11. An apparatus, comprising: a content database containing one or more media content files; a speech recognition engine configured to recognize voice commands representative of a search for at least one portion of the one or more media content files; and a search engine configured to search for the at least one portion of the one or more media content files based on the recognized voice commands.

12. The apparatus of claim 12, wherein the speech recognition engine comprises a speech-to-text engine.

13. The apparatus of claim 12, wherein the search engine searches for the at least one portion of the one or more media content files by searching for a metadata match to indicia representative of at least one aspect of the at least one portion of the one or more media content files, the indicia being determined by the translation of the voice commands.

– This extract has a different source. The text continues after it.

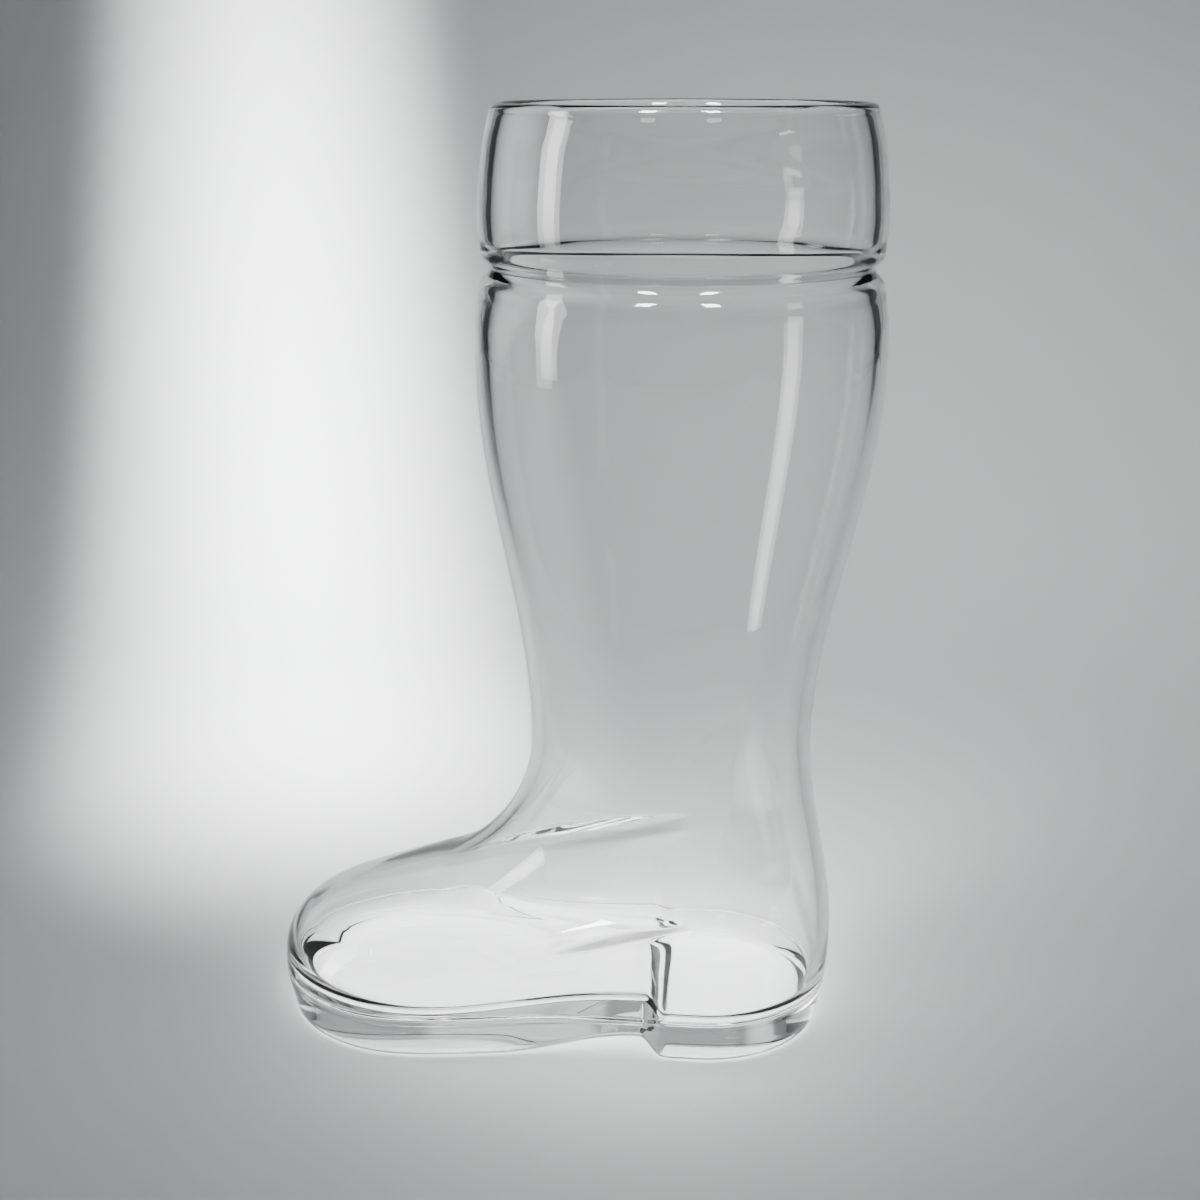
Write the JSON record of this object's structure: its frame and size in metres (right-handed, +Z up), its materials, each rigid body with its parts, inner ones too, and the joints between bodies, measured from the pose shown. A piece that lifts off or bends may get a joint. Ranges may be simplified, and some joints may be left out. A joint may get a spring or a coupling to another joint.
{
  "type": "beer boot glass",
  "caption": "Boot-shaped drinking glass in clear glass, with a barrel cuff, a grooved collar, a tapered shaft and a thick heeled sole.",
  "frame": {"origin": "on the table plane, under the middle of the glass's bounding box", "axes": "+Z up through the mouth, -X towards the toe, +Y across the foot"},
  "size_m": [0.1574, 0.1014, 0.24],
  "materials": {
    "clear_glass": "clear, fire-polished"
  },
  "bodies": {
    "root": {"boot_glass": "clear_glass"}
  },
  "joints": []
}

14. The apparatus of claim 12, wherein the search engine is further configured to provide access to the at least one portion of the one or more media content files via a user device remotely located from the apparatus.

15. A device, comprising: a processor; and a memory including computer program code, the memory and the computer program code configured to, with the processor, cause the device to perform at least the following: display a user interface adapted to receive vocal input requesting a search for one or more portions of media content; forward the vocal input to a media content server configured to perform the search for the one or more portions of media content; and receive search results from the media content server for presentation on the device, wherein the search results are presented in a manner commensurate with the level of relevance to the vocal input.

16. The device of claim 16, wherein the vocal input comprises at least one keyword.

17. The device of claim 17, wherein the search results are obtained by attempting to match the at least one keyword with at least one instance of metadata associated with the media content.

18. The device of claim 18, wherein the at least one instance of metadata is associated with at least one thematic aspect of the media content.

19. The device of claim 19, wherein the search results are presented in conjunction with related portions of additional media content determined to be thematically relevant to the search results.